DNA evidence made the difference in Anderson's case.
"They got a profile that they were able to run in the state convicted offender database and, low and behold, it turned out that the DNA was consistent with Otis Lincoln, who by then was in the database," Potkin explained.
Innocent on Death Row
Since 1989, DNA evidence has helped to exonerate more than 300 people in 37 states. It is one reason why some in the faith community are reconsidering their stance on the death penalty.
Last year, the National Association of Evangelicals reversed its long-standing support of the death penalty.
"The development of DNA evidence has provided new ways for us to probe the guilt or innocence of those who are convicted or who are accused of crimes. And so in that sense it's been a very helpful development in the administration of justice," NAE's Galen Carey said.
Carey said since many evangelicals are deeply pro-life, many are asking if every life is sacred, how is it helpful to have government take a life?
Speaking to Congress last year, Pope Francis called on the United States to abolish the death penalty.
The group Conservatives Concerned About the Death Penalty agreed with the pope.
"There is no question that the pope's strong opposition to the death penalty is having a real impact on American conservatives," the group said in a statement. "We see it every day in our work with fellow conservatives who, often prompted by their faith, increasingly are recognizing that the death penalty is both an unnecessary and harmful policy."
"Pope Francis understands that the death penalty fails as a response to violence. The death penalty does not make society safer and it can inflict additional harm on murder victims' families by prolonging the legal process," the statement continued. "In light of these concerns and recent wrongful convictions and botched executions, more states should heed the pope's call to end the death penalty."

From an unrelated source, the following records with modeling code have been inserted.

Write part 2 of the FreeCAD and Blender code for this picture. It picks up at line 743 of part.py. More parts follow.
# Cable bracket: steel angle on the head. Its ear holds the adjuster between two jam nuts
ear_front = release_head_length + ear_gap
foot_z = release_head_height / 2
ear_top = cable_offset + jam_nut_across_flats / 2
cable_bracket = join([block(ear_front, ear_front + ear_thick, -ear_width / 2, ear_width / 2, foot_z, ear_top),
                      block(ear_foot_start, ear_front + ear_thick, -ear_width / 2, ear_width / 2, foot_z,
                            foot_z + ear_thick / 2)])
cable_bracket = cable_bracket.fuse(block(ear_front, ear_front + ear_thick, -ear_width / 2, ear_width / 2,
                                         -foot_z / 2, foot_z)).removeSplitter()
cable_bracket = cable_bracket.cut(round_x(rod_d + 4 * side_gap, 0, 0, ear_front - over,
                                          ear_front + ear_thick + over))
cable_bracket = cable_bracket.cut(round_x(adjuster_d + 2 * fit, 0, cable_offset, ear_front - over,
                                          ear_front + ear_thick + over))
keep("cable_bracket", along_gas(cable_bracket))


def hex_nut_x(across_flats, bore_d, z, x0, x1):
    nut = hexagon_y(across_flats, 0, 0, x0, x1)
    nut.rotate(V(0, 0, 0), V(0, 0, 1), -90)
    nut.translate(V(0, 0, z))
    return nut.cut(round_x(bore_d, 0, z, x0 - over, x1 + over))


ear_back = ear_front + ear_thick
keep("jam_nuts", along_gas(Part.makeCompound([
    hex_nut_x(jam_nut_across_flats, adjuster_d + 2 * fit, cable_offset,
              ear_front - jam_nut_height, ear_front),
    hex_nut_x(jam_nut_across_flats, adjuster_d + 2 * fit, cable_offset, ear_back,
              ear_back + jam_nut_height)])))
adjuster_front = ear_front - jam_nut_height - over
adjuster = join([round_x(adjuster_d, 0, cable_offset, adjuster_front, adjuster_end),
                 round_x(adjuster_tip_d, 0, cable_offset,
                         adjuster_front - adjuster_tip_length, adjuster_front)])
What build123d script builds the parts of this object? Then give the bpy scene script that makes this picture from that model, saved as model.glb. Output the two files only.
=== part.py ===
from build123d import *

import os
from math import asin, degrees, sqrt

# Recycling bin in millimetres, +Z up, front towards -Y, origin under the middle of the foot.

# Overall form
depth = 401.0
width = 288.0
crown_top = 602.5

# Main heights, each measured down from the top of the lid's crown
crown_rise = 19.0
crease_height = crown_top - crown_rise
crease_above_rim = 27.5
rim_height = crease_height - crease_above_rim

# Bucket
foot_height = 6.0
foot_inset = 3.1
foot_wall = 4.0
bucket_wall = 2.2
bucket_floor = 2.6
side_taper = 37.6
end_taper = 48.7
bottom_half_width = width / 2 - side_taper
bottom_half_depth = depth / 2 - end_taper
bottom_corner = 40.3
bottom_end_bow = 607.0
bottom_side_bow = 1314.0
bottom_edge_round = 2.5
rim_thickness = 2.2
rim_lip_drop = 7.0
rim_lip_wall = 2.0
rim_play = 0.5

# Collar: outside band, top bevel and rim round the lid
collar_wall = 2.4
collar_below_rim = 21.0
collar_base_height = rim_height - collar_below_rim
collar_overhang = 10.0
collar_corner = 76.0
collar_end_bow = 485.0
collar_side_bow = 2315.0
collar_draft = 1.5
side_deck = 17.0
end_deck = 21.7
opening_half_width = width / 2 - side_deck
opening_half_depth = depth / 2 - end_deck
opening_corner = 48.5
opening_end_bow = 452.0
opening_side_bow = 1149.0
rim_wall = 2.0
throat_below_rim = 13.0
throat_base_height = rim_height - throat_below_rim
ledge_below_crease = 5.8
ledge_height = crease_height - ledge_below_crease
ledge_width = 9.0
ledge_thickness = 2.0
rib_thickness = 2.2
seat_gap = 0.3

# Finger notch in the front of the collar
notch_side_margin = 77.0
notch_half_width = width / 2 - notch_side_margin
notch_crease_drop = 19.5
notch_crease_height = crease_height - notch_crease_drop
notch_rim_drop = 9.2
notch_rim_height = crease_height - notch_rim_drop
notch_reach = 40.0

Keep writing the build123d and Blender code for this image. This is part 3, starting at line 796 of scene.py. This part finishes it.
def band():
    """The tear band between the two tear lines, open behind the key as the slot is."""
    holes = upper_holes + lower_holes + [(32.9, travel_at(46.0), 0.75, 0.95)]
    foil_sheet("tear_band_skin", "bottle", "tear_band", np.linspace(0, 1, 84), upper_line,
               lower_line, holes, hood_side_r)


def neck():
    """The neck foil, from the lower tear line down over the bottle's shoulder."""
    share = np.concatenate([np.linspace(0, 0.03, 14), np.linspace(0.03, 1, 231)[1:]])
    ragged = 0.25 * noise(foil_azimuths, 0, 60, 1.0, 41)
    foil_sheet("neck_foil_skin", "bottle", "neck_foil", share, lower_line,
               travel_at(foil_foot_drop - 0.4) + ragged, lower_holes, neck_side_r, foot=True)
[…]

Challenging the Death Penalty
According to The Innocence Project, 18 innocent people who were sentenced to death have been exonerated because of the science of DNA.
"So what would have happened to those 18 before DNA testing came about say 30 years ago," Potkin asked.
She said people who have studied death row cases and the death penalty have come to estimate that basically 4 percent of people sent to death are actually innocent.
"So have all of those errors been corrected? I think it would be erroneous for us to think so," Potkin said.
"The one thing that DNA testing has shown us is that we have to have humility in this criminal justice system. We don't always get it right and it's inevitable that we've sent people to death who are innocent," she said.
"I think even advocates of the death penalty accept that proposition. They know people who are innocent have been sent to death, but they just accepted it as kind of a cost of doing business," she continued. "I don't think morally we can accept that."
A Second Chance
Anderson ended up spending 15 years in prison and four years on parole.
In 2002, he was fully exonerated by then-Virginia Gov. Mark Warner and eventually received compensation from the state.
He now serves as fire chief for the Hanover County Fire Department. He is also a board member for The Innocence Project.
He said being locked up for most of his adult life for a crime he didn't commit was painful, but he is not bitter.
Instead, he credits God for both the breakthrough in his case and the second chance at fulfilling his life's passion as a firefighter.
"When all this first happened I had lost faith," he said. "I had lost faith because all the evidence I had to prove my innocence didn't mean anything to the court system."
"I talked to God and asked Him to just take over my life, do what He wants to do with it," he told CBN News. "I've tried and I didn't succeed so I'm putting my faith in You and I think I'm doing pretty well today."